-- Task to complete --
Please repeat all of the lines that follow, exactly as written.

● ● ●

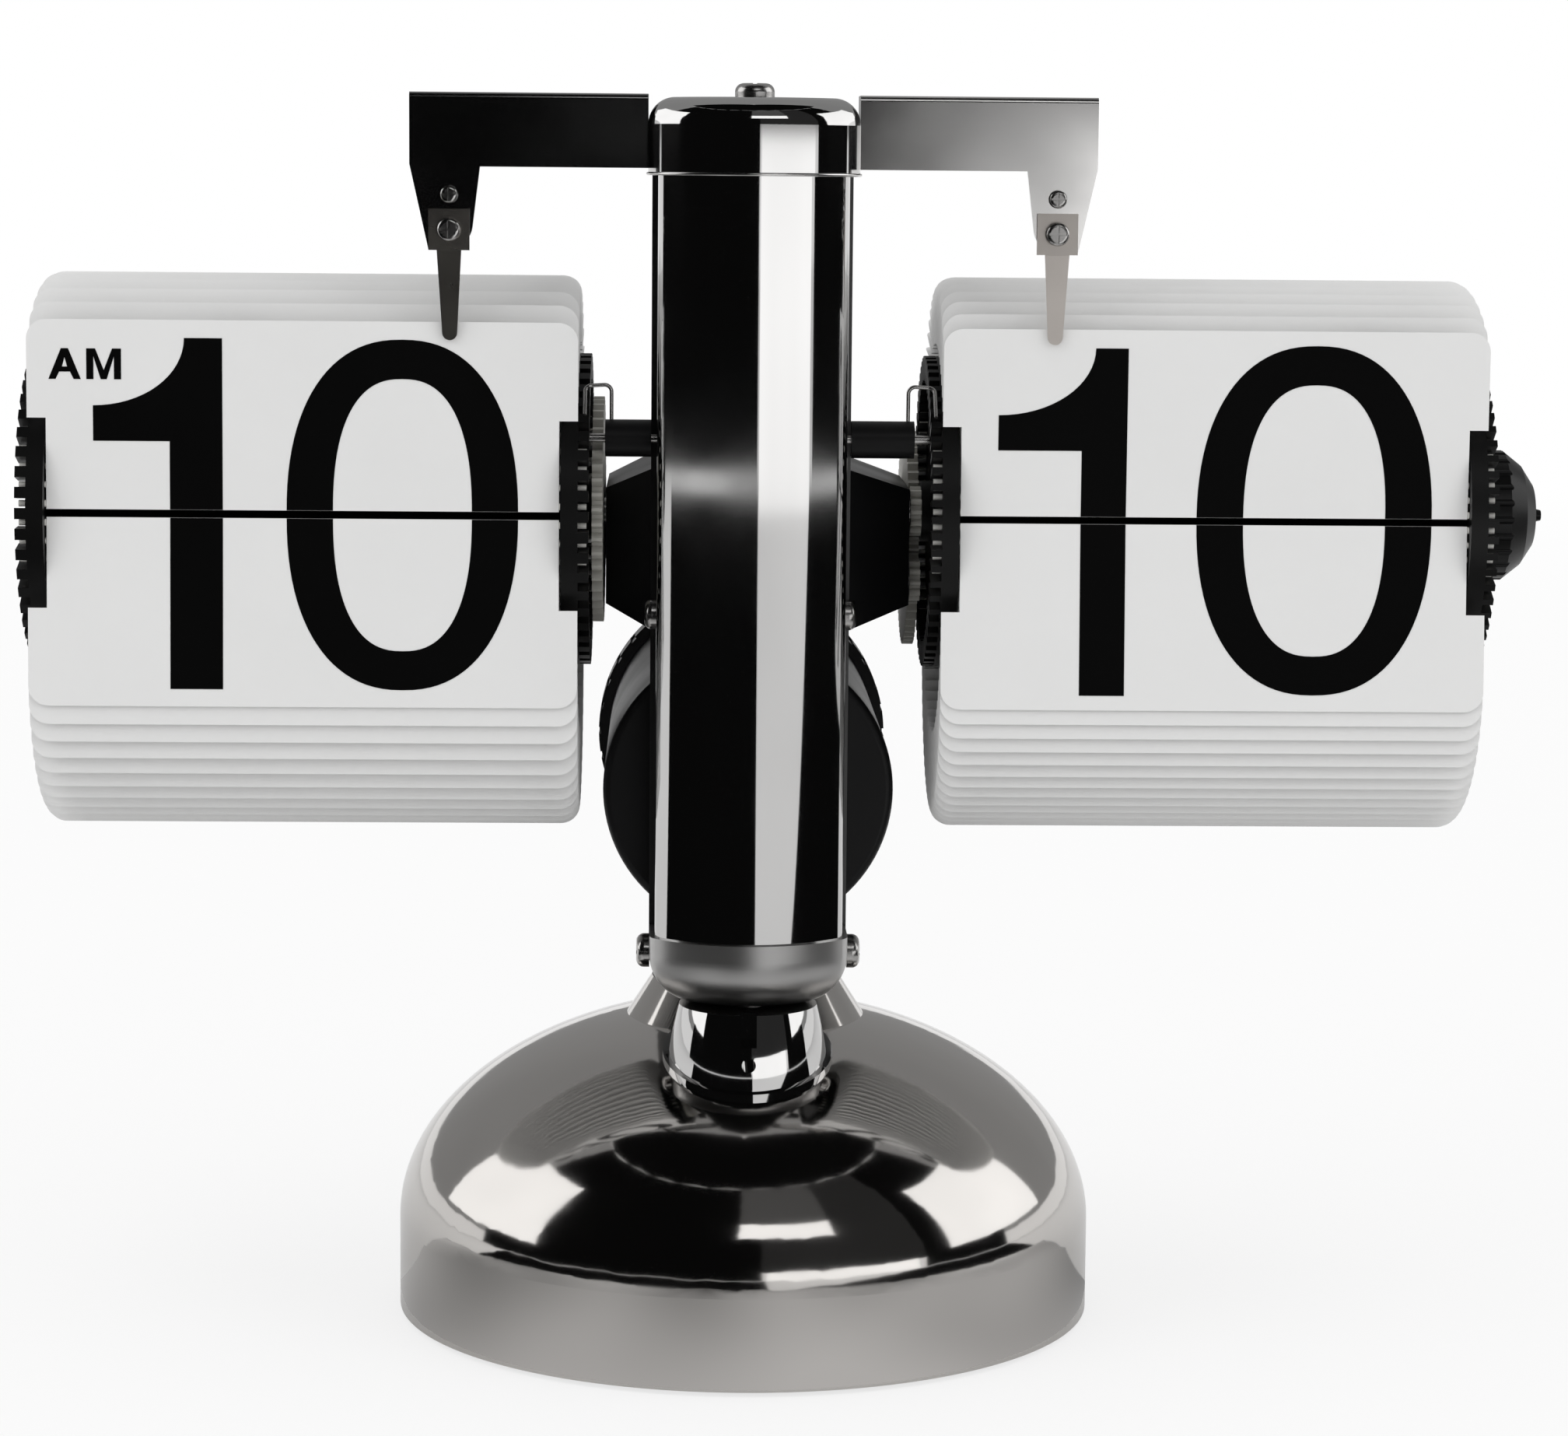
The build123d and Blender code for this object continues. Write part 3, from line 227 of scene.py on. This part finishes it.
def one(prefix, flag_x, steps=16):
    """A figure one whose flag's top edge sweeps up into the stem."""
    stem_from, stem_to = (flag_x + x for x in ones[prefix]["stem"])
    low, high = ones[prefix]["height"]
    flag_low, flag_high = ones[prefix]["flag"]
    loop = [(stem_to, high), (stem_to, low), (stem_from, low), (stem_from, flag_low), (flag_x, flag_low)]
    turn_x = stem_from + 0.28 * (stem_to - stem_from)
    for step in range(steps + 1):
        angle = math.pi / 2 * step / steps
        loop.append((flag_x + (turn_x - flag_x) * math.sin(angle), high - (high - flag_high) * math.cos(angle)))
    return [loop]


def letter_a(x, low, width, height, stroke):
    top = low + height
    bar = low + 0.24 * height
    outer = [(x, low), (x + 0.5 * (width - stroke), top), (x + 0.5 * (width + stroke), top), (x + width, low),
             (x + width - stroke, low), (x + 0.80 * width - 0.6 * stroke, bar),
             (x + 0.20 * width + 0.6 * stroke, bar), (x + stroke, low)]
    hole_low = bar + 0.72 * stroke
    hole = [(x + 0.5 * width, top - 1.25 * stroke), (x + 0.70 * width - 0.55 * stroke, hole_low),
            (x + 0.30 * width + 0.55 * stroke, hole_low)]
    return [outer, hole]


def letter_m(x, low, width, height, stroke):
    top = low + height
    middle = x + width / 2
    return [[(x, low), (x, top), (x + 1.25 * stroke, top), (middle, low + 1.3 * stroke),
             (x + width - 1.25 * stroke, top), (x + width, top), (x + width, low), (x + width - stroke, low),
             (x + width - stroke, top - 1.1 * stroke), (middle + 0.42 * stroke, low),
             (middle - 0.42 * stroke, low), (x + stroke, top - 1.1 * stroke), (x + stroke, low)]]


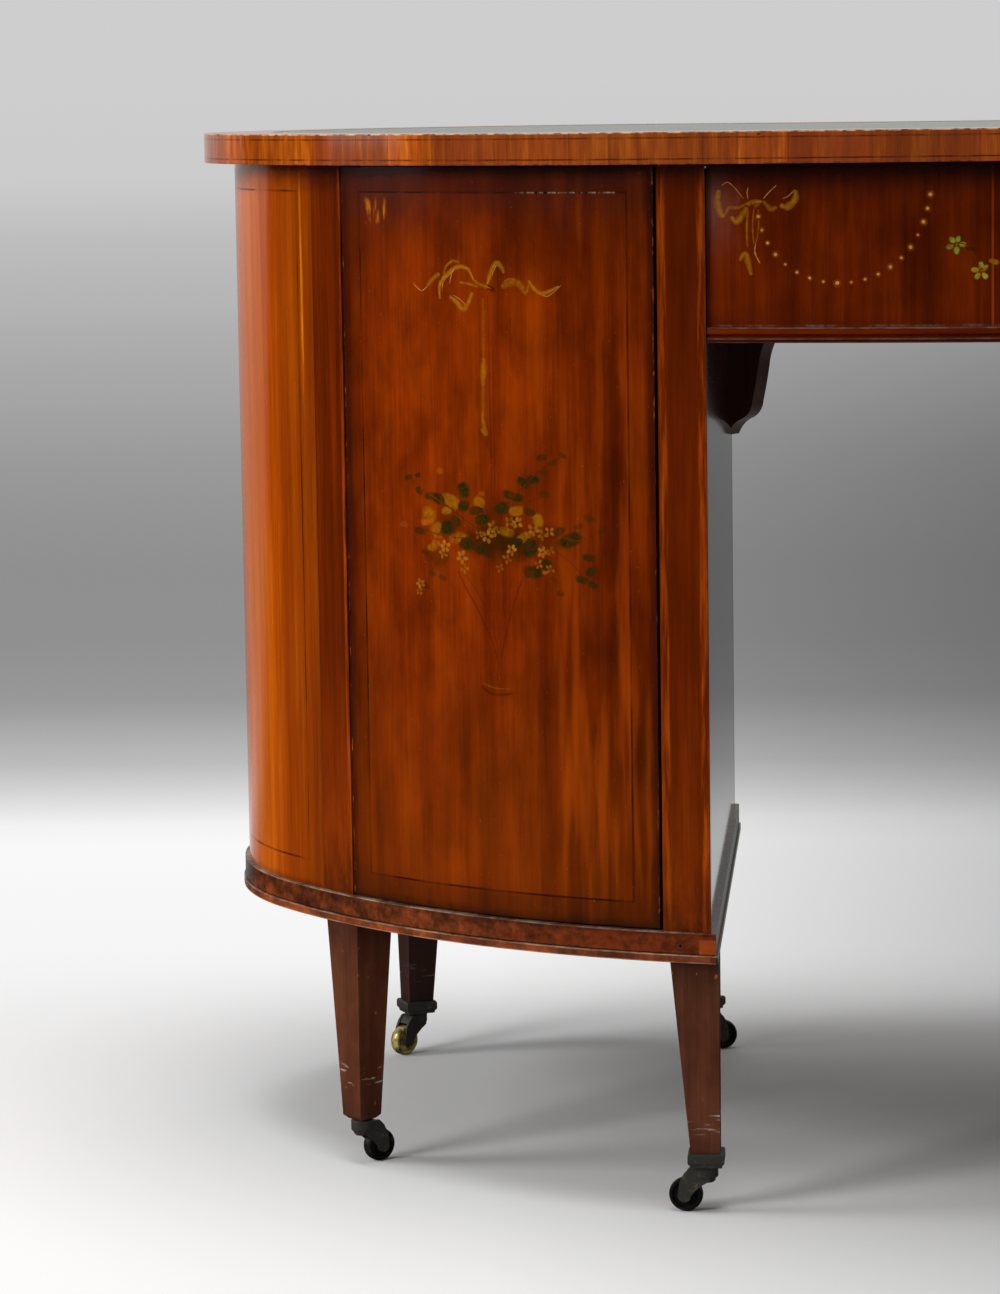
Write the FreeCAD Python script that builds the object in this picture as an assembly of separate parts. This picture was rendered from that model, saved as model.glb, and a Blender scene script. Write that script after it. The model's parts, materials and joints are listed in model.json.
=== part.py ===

● ● ●

-- Task output --
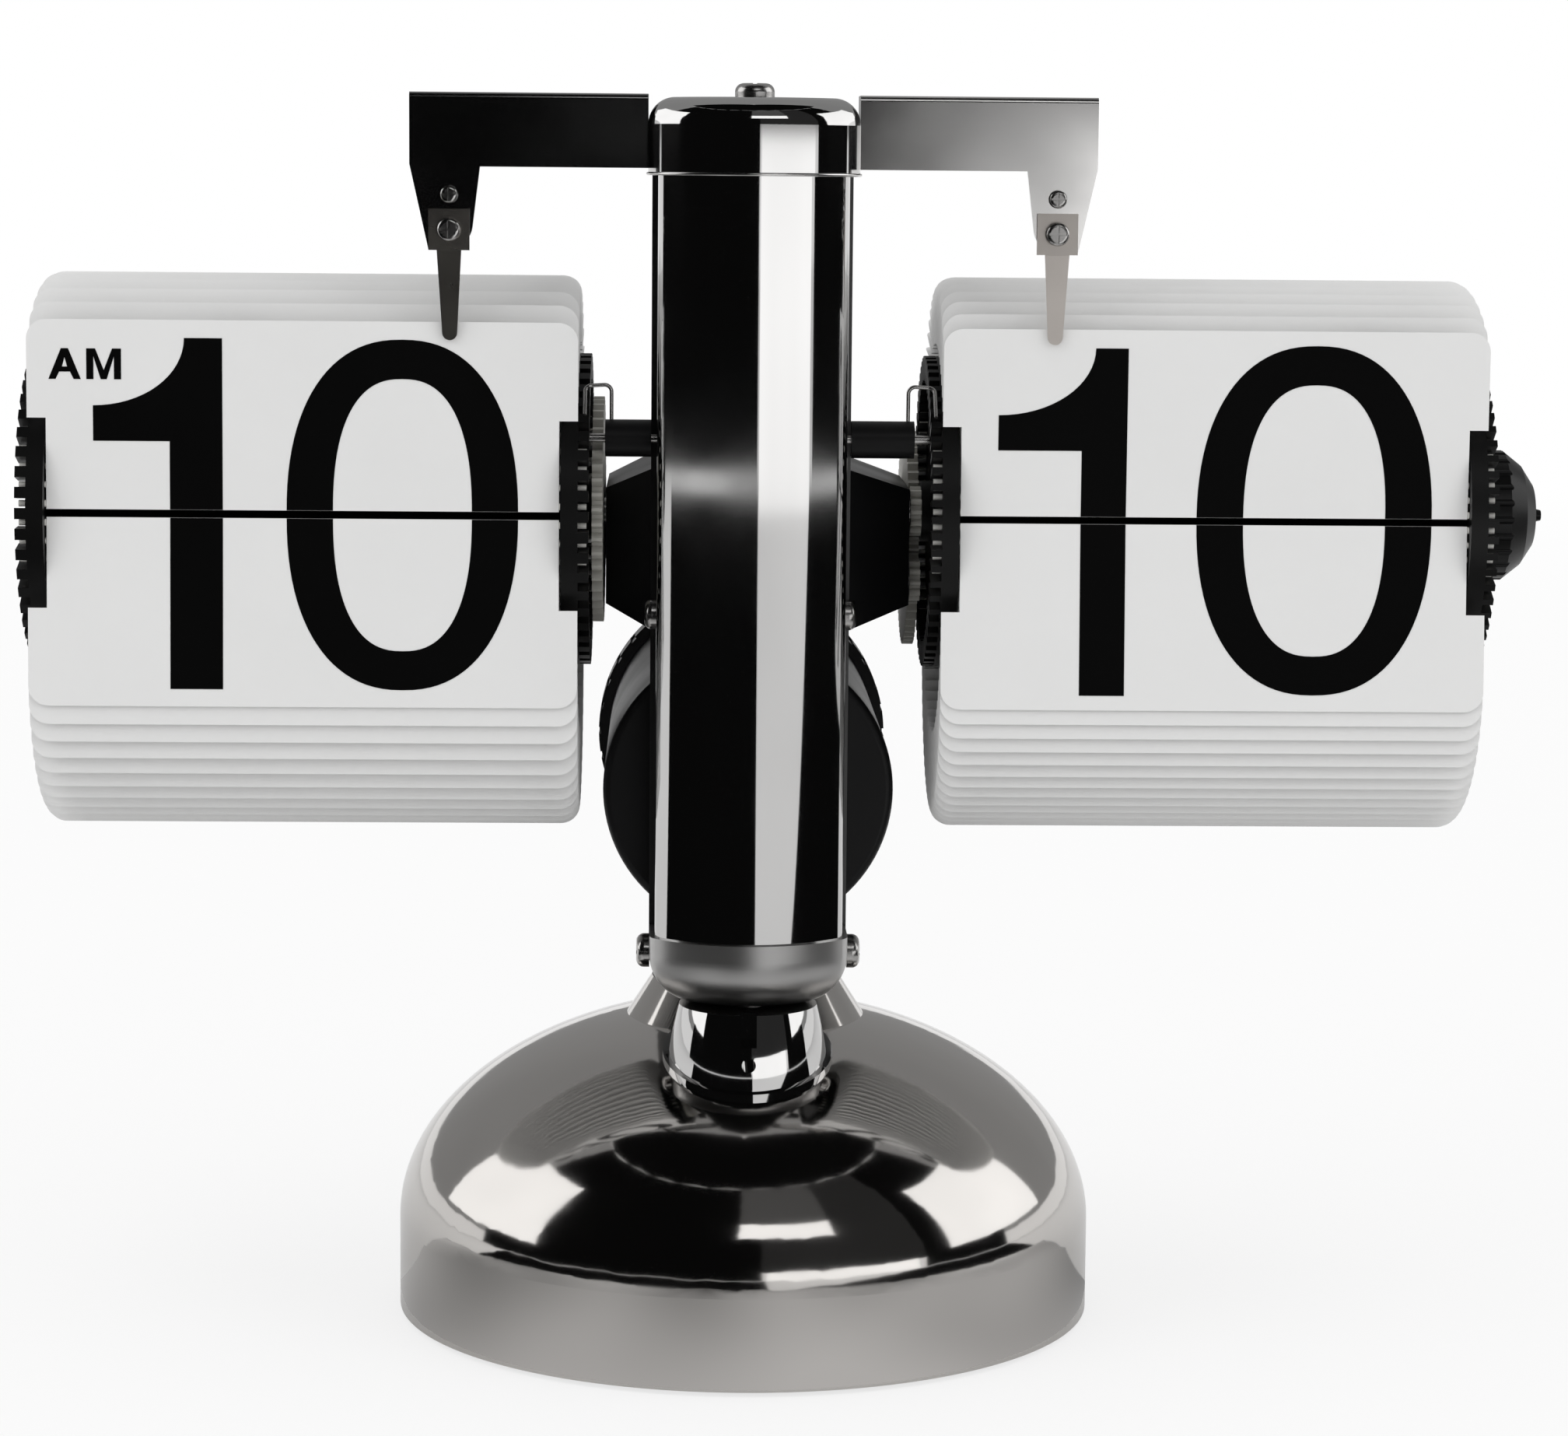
The build123d and Blender code for this object continues. Write part 3, from line 227 of scene.py on. This part finishes it.
def one(prefix, flag_x, steps=16):
    """A figure one whose flag's top edge sweeps up into the stem."""
    stem_from, stem_to = (flag_x + x for x in ones[prefix]["stem"])
    low, high = ones[prefix]["height"]
    flag_low, flag_high = ones[prefix]["flag"]
    loop = [(stem_to, high), (stem_to, low), (stem_from, low), (stem_from, flag_low), (flag_x, flag_low)]
    turn_x = stem_from + 0.28 * (stem_to - stem_from)
    for step in range(steps + 1):
        angle = math.pi / 2 * step / steps
        loop.append((flag_x + (turn_x - flag_x) * math.sin(angle), high - (high - flag_high) * math.cos(angle)))
    return [loop]


def letter_a(x, low, width, height, stroke):
    top = low + height
    bar = low + 0.24 * height
    outer = [(x, low), (x + 0.5 * (width - stroke), top), (x + 0.5 * (width + stroke), top), (x + width, low),
             (x + width - stroke, low), (x + 0.80 * width - 0.6 * stroke, bar),
             (x + 0.20 * width + 0.6 * stroke, bar), (x + stroke, low)]
    hole_low = bar + 0.72 * stroke
    hole = [(x + 0.5 * width, top - 1.25 * stroke), (x + 0.70 * width - 0.55 * stroke, hole_low),
            (x + 0.30 * width + 0.55 * stroke, hole_low)]
    return [outer, hole]


def letter_m(x, low, width, height, stroke):
    top = low + height
    middle = x + width / 2
    return [[(x, low), (x, top), (x + 1.25 * stroke, top), (middle, low + 1.3 * stroke),
             (x + width - 1.25 * stroke, top), (x + width, top), (x + width, low), (x + width - stroke, low),
             (x + width - stroke, top - 1.1 * stroke), (middle + 0.42 * stroke, low),
             (middle - 0.42 * stroke, low), (x + stroke, top - 1.1 * stroke), (x + stroke, low)]]


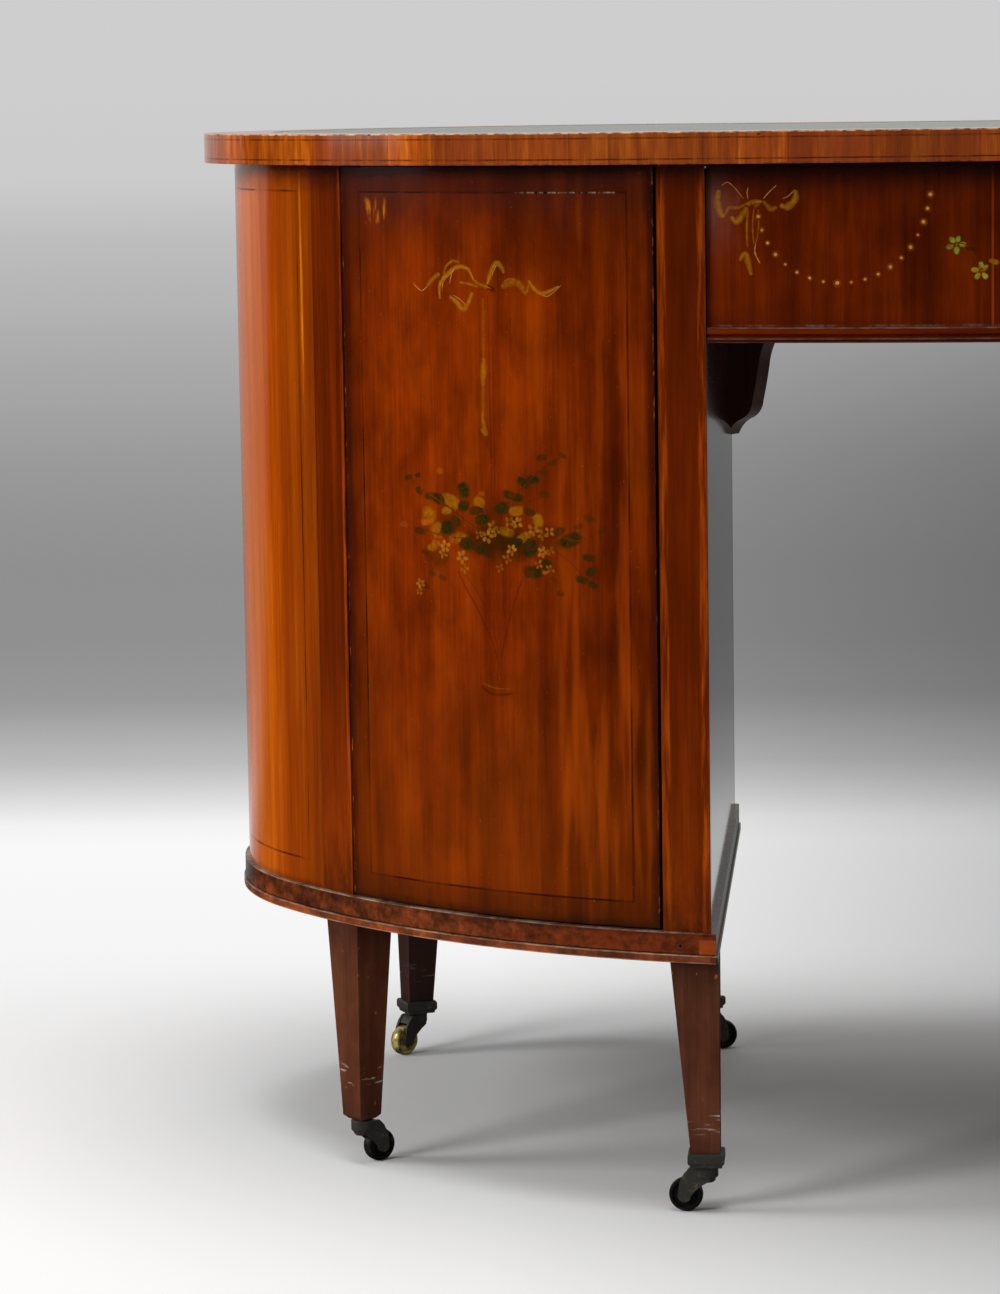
Write the FreeCAD Python script that builds the object in this picture as an assembly of separate parts. This picture was rendered from that model, saved as model.glb, and a Blender scene script. Write that script after it. The model's parts, materials and joints are listed in model.json.
=== part.py ===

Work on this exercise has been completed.